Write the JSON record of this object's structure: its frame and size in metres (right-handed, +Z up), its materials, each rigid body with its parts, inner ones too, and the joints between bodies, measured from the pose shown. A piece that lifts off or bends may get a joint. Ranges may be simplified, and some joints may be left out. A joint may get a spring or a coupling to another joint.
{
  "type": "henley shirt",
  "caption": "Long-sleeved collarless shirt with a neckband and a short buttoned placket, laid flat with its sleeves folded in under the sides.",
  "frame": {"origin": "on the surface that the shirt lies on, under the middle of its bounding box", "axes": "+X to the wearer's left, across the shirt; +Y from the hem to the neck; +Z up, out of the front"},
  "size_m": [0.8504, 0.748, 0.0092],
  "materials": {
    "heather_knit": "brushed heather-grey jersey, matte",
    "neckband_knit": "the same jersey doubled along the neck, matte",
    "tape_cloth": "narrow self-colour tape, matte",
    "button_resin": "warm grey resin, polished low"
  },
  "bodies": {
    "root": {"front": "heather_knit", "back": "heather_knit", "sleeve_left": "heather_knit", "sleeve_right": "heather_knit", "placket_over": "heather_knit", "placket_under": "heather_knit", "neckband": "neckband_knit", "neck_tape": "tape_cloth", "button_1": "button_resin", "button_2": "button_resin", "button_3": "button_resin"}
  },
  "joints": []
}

==========

_GOAL OF THE EXERCISE_
Go through the listing and print each line exactly as it appears.

_TASK RESPONSE_
Write the JSON record of this object's structure: its frame and size in metres (right-handed, +Z up), its materials, each rigid body with its parts, inner ones too, and the joints between bodies, measured from the pose shown. A piece that lifts off or bends may get a joint. Ranges may be simplified, and some joints may be left out. A joint may get a spring or a coupling to another joint.
{
  "type": "henley shirt",
  "caption": "Long-sleeved collarless shirt with a neckband and a short buttoned placket, laid flat with its sleeves folded in under the sides.",
  "frame": {"origin": "on the surface that the shirt lies on, under the middle of its bounding box", "axes": "+X to the wearer's left, across the shirt; +Y from the hem to the neck; +Z up, out of the front"},
  "size_m": [0.8504, 0.748, 0.0092],
  "materials": {
    "heather_knit": "brushed heather-grey jersey, matte",
    "neckband_knit": "the same jersey doubled along the neck, matte",
    "tape_cloth": "narrow self-colour tape, matte",
    "button_resin": "warm grey resin, polished low"
  },
  "bodies": {
    "root": {"front": "heather_knit", "back": "heather_knit", "sleeve_left": "heather_knit", "sleeve_right": "heather_knit", "placket_over": "heather_knit", "placket_under": "heather_knit", "neckband": "neckband_knit", "neck_tape": "tape_cloth", "button_1": "button_resin", "button_2": "button_resin", "button_3": "button_resin"}
  },
  "joints": []
}